One of the oldest known cave paintings in the world was discovered in the caves of La Pasiega, Maltravieso and Ardales. The cave art dates to 65,000 years ago, making Neanderthals the artists behind the creations. The discovery suggests that Neanderthals were not the “dumb brutes” they have been long believed to be. The motifs found within the caves were simple yet deliberate. Researchers also discovered that the prehistoric artists made their own pigments based on paint residues that date to 115,000 years ago.

Professor of Archaeological Sciences at the University of Southampton Alistair W.G. Pike shared his thoughts on the discovery, saying, “The significance of the painting is not to know that Neanderthals could paint, it’s the fact that they were engaging in symbolism. And that’s probably related to an ability to have language.”

It’s disheartening to recognize that no matter how advanced technology becomes, we may only be able to pinpoint the exact date that these paintings were created.
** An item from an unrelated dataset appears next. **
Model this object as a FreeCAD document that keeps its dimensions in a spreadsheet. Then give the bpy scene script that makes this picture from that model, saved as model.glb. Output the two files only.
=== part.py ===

We may know what tools were used to make etchings on the rocks and the sources of prehistoric pigments. But will we ever definitively understand why ancient artists chose their subjects and preferred the deepest, darkest parts of the caves?

Was there some sacred meaning behind their intentions? Or are we overanalyzing activities that could have been made to overcome boredom — similar to how we mindlessly doodle on paper to pass the time? And what if these ancient artists simply chose the hidden depths of the caves because it provided them with a quiet space to work that wouldn’t be interrupted by wild animals and a canvas that would be relatively safe from the elements? Were hunters merely documenting their hunting expeditions so they could show off their conquests?

Whatever the meanings, motivations, and purpose behind ancient cave art, we know this to be true — art as a form of expression and communication is as old as time.